Sistem M142 HIMARS ditembakkan ke arah Bakhmut, Ukraina (Foto: Getty).
“Persediaan artileri Barat ke Ukraina di masa depan tidak mungkin melampaui pasokan Rusia,” kata Michael Kofman dan Dara Massicot, peneliti di Carnegie Endowment for International Peace , dan Rob Lee, peneliti di Foreign Policy Research Institute.
Pasukan Ukraina menghadapi kekurangan amunisi yang parah dan kalah jumlah persenjataan dari pasukan Rusia. Hal ini menandai pembalikan signifikan dari musim panas ketika Kiev menggunakan peluru artileri untuk menyerang posisi Rusia.
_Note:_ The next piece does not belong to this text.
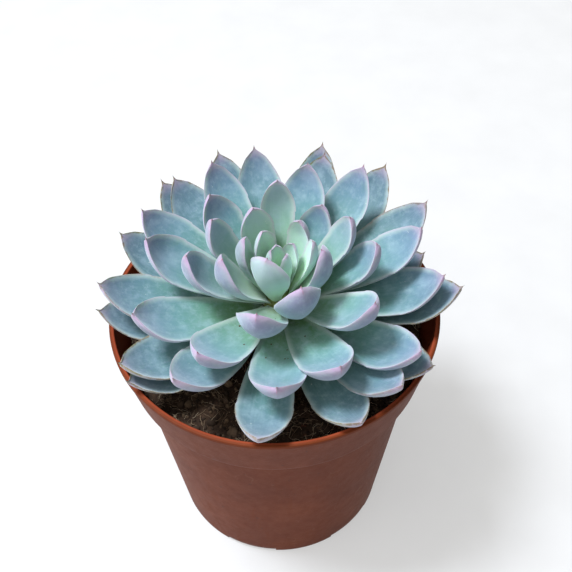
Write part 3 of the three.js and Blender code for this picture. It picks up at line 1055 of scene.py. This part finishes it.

Hal ini disebabkan oleh peningkatan produksi peluru artileri dan pembelian senjata dari luar negeri oleh Rusia.
Ukraina diperkirakan hanya menembakkan 2.000 peluru per hari, sementara Rusia menembakkan sekitar 10.000 peluru per hari. Para ahli mengatakan tingkat penembakan Moskow akan terus berlanjut pada tingkat saat ini atau lebih tinggi tahun ini.
Menurut para ahli Kofman, Massicot, dan Lee, "karena Ukraina tidak mampu mengatasi pertahanan Rusia musim panas lalu dengan keunggulan jumlah artilerinya, prospek serangan di masa mendatang akan semakin buruk kecuali Ukraina dan para pendukungnya dapat mengimbanginya dengan meningkatkan keunggulan lainnya."
“Ini berarti bahwa jumlah peluru artileri harus dilengkapi dengan drone dan peralatan serangan presisi lainnya di masa mendatang,” tambah para ahli.
Perlu dicatat bahwa Ukraina tidak lagi bergantung pada Sistem Roket Artileri Mobilitas Tinggi (HIMARS) yang dipasok AS atau peluru artileri Excalibur untuk melemahkan daya tembak Rusia, kata para ahli.
HIMARS telah menjadi sorotan sejak pertama kali muncul di medan perang pada tahun 2022, dan karena Kiev telah menggunakannya untuk menyerang posisi Rusia, sembari mencegah Moskow mengerahkan amunisi dalam jumlah besar di dekat garis depan dan mempertahankan laju tembakan yang tinggi.
Namun pada tahun 2023, Rusia telah beradaptasi dengan masalah ini dan memindahkan aset bernilai tinggi – seperti depot amunisi dan fasilitas logistik – keluar dari jangkauan HIMARS, sehingga mengurangi efektivitas senjata tersebut.
Para ahli mengatakan bahwa dengan penyesuaian ini, Barat dan Ukraina perlu menemukan cara baru untuk mengurangi laju tembakan pasukan Rusia, dengan satu solusi potensial berupa amunisi berpemandu presisi dengan jangkauan yang lebih jauh.
"Perencanaan seharusnya tidak hanya didasarkan pada pengalaman tahun 2023, tetapi juga mempertimbangkan kemampuan adaptasi dan inovasi teknologi di medan perang," ujar para ahli.
Ukraina telah menerima beberapa amunisi berpemandu presisi yang efektif dari anggota NATO pada tahun 2023 dan menggunakannya untuk menyerang target-target Rusia. Pasukan Ukraina telah menggunakan rudal jelajah Storm Shadow/SCALP-EG yang dipasok oleh Inggris dan Prancis untuk menyerang Armada Laut Hitam Rusia, dan juga telah beralih ke Sistem Rudal Taktis MGM-140 atau ATACMS yang dipasok AS untuk memberikan pukulan telak bagi armada helikopter Rusia.
Ukraina hanya memiliki senjata ini dalam jumlah terbatas. Meskipun Prancis baru-baru ini berjanji untuk memasok Ukraina dengan lebih banyak rudal SCALP, belum ada konfirmasi mengenai serangan ATACMS baru, juga belum ada informasi tentang pengiriman senjata ini sejak musim gugur yang lalu.
Karena masa depan bantuan militer AS ke Ukraina masih belum pasti, pejabat Barat terus memberi sinyal bahwa penghentian bantuan militer dapat menimbulkan konsekuensi mengerikan dalam waktu dekat.
"Jika kita menginginkan perdamaian yang langgeng dan adil, kita harus memberi Ukraina lebih banyak senjata dan amunisi. Memberikan senjata kepada Ukraina adalah jalan menuju perdamaian," ujar Sekretaris Jenderal NATO Jens Stoltenberg dalam konferensi pers bersama baru-baru ini dengan Menteri Luar Negeri AS Antony Blinken.